** START Dataset content **

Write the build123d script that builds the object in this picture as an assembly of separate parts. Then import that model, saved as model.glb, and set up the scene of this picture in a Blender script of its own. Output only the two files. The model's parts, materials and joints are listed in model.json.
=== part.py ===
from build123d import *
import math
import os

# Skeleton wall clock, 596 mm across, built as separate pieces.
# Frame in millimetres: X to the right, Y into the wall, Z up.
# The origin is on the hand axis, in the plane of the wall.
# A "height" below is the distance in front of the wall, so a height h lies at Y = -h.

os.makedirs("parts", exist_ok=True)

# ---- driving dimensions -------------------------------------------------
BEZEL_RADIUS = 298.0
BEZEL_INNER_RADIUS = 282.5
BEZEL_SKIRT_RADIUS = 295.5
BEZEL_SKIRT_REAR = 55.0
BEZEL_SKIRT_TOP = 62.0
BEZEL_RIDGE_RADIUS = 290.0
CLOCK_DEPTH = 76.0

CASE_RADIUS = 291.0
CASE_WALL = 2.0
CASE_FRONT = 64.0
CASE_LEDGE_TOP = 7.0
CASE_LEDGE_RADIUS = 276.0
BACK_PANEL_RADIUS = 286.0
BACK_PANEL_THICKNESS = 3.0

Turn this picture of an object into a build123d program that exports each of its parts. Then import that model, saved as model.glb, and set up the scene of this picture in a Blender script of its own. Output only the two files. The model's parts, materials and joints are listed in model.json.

** END Dataset content **

Task »
Output all of the material exactly as written.

Final result »
Write the build123d script that builds the object in this picture as an assembly of separate parts. Then import that model, saved as model.glb, and set up the scene of this picture in a Blender script of its own. Output only the two files. The model's parts, materials and joints are listed in model.json.
=== part.py ===
from build123d import *
import math
import os

# Skeleton wall clock, 596 mm across, built as separate pieces.
# Frame in millimetres: X to the right, Y into the wall, Z up.
# The origin is on the hand axis, in the plane of the wall.
# A "height" below is the distance in front of the wall, so a height h lies at Y = -h.

os.makedirs("parts", exist_ok=True)

# ---- driving dimensions -------------------------------------------------
BEZEL_RADIUS = 298.0
BEZEL_INNER_RADIUS = 282.5
BEZEL_SKIRT_RADIUS = 295.5
BEZEL_SKIRT_REAR = 55.0
BEZEL_SKIRT_TOP = 62.0
BEZEL_RIDGE_RADIUS = 290.0
CLOCK_DEPTH = 76.0

CASE_RADIUS = 291.0
CASE_WALL = 2.0
CASE_FRONT = 64.0
CASE_LEDGE_TOP = 7.0
CASE_LEDGE_RADIUS = 276.0
BACK_PANEL_RADIUS = 286.0
BACK_PANEL_THICKNESS = 3.0

Turn this picture of an object into a build123d program that exports each of its parts. Then import that model, saved as model.glb, and set up the scene of this picture in a Blender script of its own. Output only the two files. The model's parts, materials and joints are listed in model.json.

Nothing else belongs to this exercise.